Geteilte Meinungen bei nationalem Handeln
Was verstärktes gemeinschaftliches Handeln auf europäischer Ebene betrifft, ist die Bevölkerung laut Umfrage geteilter Ansicht. Aktuell sagen demnach 47 Prozent, dass es mehr gemeinsames Handeln brauche, 43 Prozent - und damit acht Prozent mehr als noch im Mai 2022 - wollen, dass die Nationalstaaten stärker das Heft in die Hand nehmen. Elf Prozent beziehen zu dieser Frage nicht Stellung.
„Die Zahl jener, die befürworten, dass die einzelnen Nationalstaaten in der EU öfter für sich selbst entscheiden, ist in Österreich im Lauf des vergangenen Jahres größer geworden“, analysiert Schmidt.
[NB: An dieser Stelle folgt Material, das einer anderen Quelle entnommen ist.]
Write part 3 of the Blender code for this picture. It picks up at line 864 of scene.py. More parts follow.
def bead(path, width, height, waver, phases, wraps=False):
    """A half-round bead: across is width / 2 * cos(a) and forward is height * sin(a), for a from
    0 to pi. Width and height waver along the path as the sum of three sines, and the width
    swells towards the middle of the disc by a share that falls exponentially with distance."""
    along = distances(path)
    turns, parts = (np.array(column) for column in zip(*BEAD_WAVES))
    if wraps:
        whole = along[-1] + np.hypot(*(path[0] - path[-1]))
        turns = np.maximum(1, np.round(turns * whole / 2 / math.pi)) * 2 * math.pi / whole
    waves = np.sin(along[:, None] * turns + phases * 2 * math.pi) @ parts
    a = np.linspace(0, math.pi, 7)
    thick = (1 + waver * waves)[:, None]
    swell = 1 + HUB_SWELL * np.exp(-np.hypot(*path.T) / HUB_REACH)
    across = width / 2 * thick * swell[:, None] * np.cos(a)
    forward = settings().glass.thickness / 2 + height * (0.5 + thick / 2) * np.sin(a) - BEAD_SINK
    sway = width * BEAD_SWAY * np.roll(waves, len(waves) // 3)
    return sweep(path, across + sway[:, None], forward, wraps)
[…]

Dies sei „ein Resultat des politischen Diskurses. Dem Mehrwert des gemeinsamen Europas wird zwar gerne in Sonntagsreden pauschal das Wort geredet, aber gleichzeitig gibt es die Neigung, mit exponierten nationalstaatlichen Ansagen und Emotion gegen ‘die EU‘ zu wettern.“
Zustimmung für Ukraine-Unterstützung weiterhin hoch
52 Prozent der Österreicher und Österreicherinnen - und damit etwa genauso viele wie im April - halten laut der Umfrage die EU-Unterstützung der Ukraine im Kampf gegen den russischen Angriff für wichtig. 34 Prozent sehen dies nicht so und geben laut Umfrage an, dass sie den europäischen Rückhalt für Kiew „eher nicht“ (15 Prozent) oder „gar nicht“ (24 Prozent) wichtig finden. Neun Prozent äußern sich nicht.
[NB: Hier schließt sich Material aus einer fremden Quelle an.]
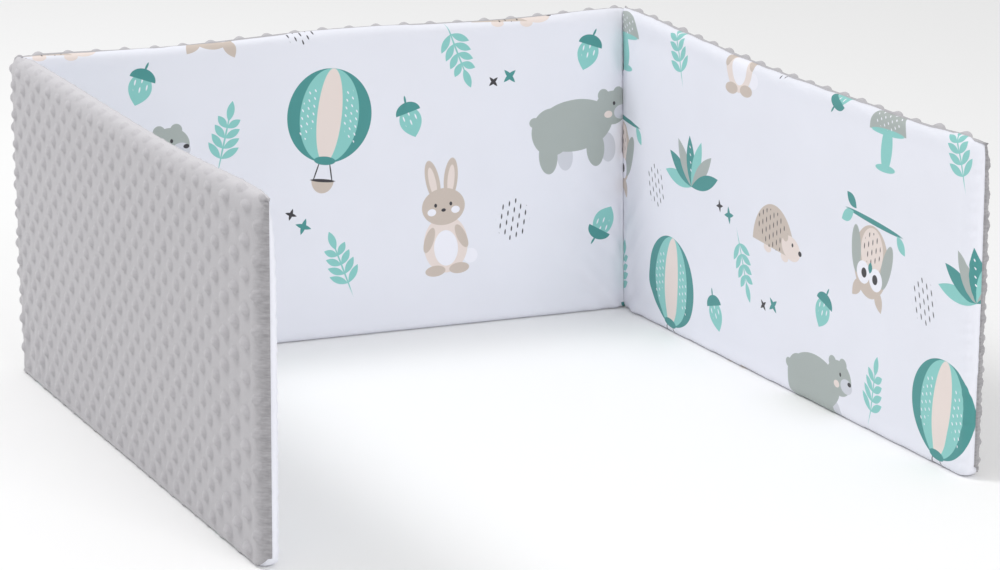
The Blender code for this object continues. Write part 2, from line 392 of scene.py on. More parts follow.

Die Befragten sind sich unschlüssig, ob der Krieg gegen die Ukraine auch einen Einfluss auf die Zukunft einer EU-Erweiterung hat. So sagen 28 Prozent, dass das Vorantreiben der EU-Erweiterung um neue Mitgliedsländer infolge des russischen Angriffs wichtiger geworden sei. 24 Prozent vertreten die gegenteilige Ansicht und geben an, dass die EU-Erweiterung dadurch an Bedeutung verloren habe. 35 Prozent sehen weder positive noch negative Auswirkungen auf den Erweiterungsprozess. 14 Prozent können dies aktuell nicht einschätzen.